Her Conan co-star, Grace Jones, has become another good friend. They have similar tastes in clothes: Both love leather. “I wear a lot of pig, dear,” Sarah says. “Grace and I are comparing our leather furiously. One night, Grace appeared in mink and beaver fur and leather, and I was in gray metallic leather trimmed in beaver and gray snake jodhpurs. You should have seen us! We were so hot, sweating away, determined to outdo each other.”

Douglas’ biggest TV competition, though, is still her countrywoman, Dynasty’s Joan Collins. When Douglas signed for Falcon Crest, a reporter asked what she thought about comparisons to Collins. Sarah said: “Terrific. She’s marvelous. But why would anyone compare us, because she’s 20 years older.” Ouch!

The stage was set for the “Battle of the British Bitches,” as proclaimed by the London papers. The confrontation came at a Los Angeles party for Collins’ sister, Jackie, author of Hollywood Wives and a friend of Sarah’s.

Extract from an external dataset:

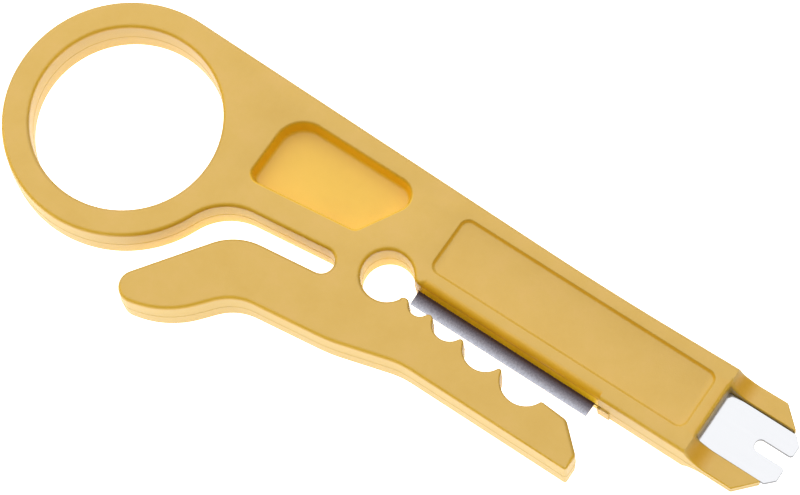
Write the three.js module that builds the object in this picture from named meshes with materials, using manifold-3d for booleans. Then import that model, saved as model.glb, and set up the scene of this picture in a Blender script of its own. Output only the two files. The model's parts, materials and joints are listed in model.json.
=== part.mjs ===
// Pocket punch down tool with a wire stripper.
//
// One plastic moulding carries a finger ring, a flat handle, two prongs and a sprung lever with a
// notched jaw. The lever is joined to the handle by a living hinge, a neck of plastic that flexes. A
// stripping blade faces the jaw and a forked punch blade stands between the prongs.
//
// Millimetres. While the pieces are drawn, x = y = 0 is the axis of the finger ring, +X points to the
// tip, +Y to the straight back edge, and z = 0 is the middle of the thickness. The last lines move the
// origin to the middle of the underside.

import * as THREE from "three";
import { mergeVertices } from "three/addons/utils/BufferGeometryUtils.js";
import Module from "manifold-3d";

// Moulding.
const THICKNESS = 5.4;
const HALF = THICKNESS / 2;
const RING_INNER_RADIUS = 10.5;
const RING_OUTER_RADIUS = 13.66;

// Living hinge: the neck between the rounded end of the squeeze slot and the cable hole.
const SLOT_END = { x: 27.0, y: -1.65, radius: 1.37 };
const CABLE_HOLE = { x: 33.85, y: 0.8, radius: 2.83 };
const HINGE_HALF_LENGTH = 1.05;

// Handle and prongs.
const HANDLE_LOWER_EDGE = 1.83;
const LIP_START = { x: 37.06, radius: 0.9 };
const BACK_EDGE_BOW_RADIUS = 400;
const BACK_EDGE_BOW = { x: 54.5, y: 12.6 };
const NOSE_X = 70.7;
const PRONG_GAP = { low: 4.2, high: 10.7, cornerRadius: 0.3 };
const LOWER_PRONG_CORNERS = [[76.4, 2.06, 0.3], [78.5, 4.08, 0.12]];
const UPPER_PRONG_CORNERS = [[78.65, 10.86, 0.12], [76.4, 12.67, 0.3]];
const PRONG_THICKNESS = 1.44;
const RAMP_START_X = 70.6;
const RAMP_LENGTH = 2.9;

// Shallow panel and deep pocket, the same on both faces.
const PANEL = { left: 37.1, right: 69.1, bottom: 3.85, top: 10.9, radius: 1.05, depth: 0.35 };
const POCKET_WEB = 1.5;

// Blades, both cut from the same steel strip and held at the middle of the thickness.
const BLADE_THICKNESS = 0.5;
const SEAT_GAP = 0.1;
const STRIPPING_BLADE = { left: 37.1, right: 59.55, edge: 0.13, bevelTop: 1.6, back: 5.8 };
const STRIPPING_SEAT_OVERRUN = 0.8;
const STRIPPING_ANCHORS = [43.0, 53.6];
const STRIPPING_ANCHOR = { y: 3.9, radius: 0.9 };
const EDGE_THICKNESS = 0.06;
const PUNCH_BLADE = { back: 61.5, tip: 80.0, bottom: 4.25, top: 10.65, chamfer: 1.0 };
const FORK = { bottom: 6.82, top: 8.2, root: 75.95, rootRadius: 0.6, mouthRadius: 0.3 };
const PUNCH_ANCHOR = { x: 66.2, y: 7.35, radius: 1.6 };

// Faceting: the most that a chord may stand off its arc.
const CHORD_ERROR = 0.012;
const CUT_MARGIN = 1;

const COLOURS = {
  plastic: { color: 0xe4bc74, roughness: 0.55, metalness: 0 },
  groundSteel: { color: 0x9c9ca6, roughness: 0.4, metalness: 1 },
  polishedSteel: { color: 0xe6e8ee, roughness: 0.25, metalness: 1 },
};

const wasm = await Module();
wasm.setup();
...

To mend fences, Jackie advised Sarah: “If you say to Joan that you’ve been misquoted, she’ll understand.” Sarah was ready. “I was looking particularly virginal that day, in a white frock,” she says. “Madam wafted in,” and they were introduced. “There was this definite iciness. I said, ‘I’ve long been an admirer of yours. However, it seems I’ve been misquoted about you lately.’ Joan looked at me—looked through me, actually—and said, ‘I hope for your sake you have, my dear’ and swept away regally. What a wonderful line.”

But if Pamela Lynch and Alexis Carrington Colby ever ended up in a Battle of the Network Bitches, Sarah has no doubt who would win—and what would do in Alexis: “The 20 years’ difference,” says Sarah. “Age, my dear.”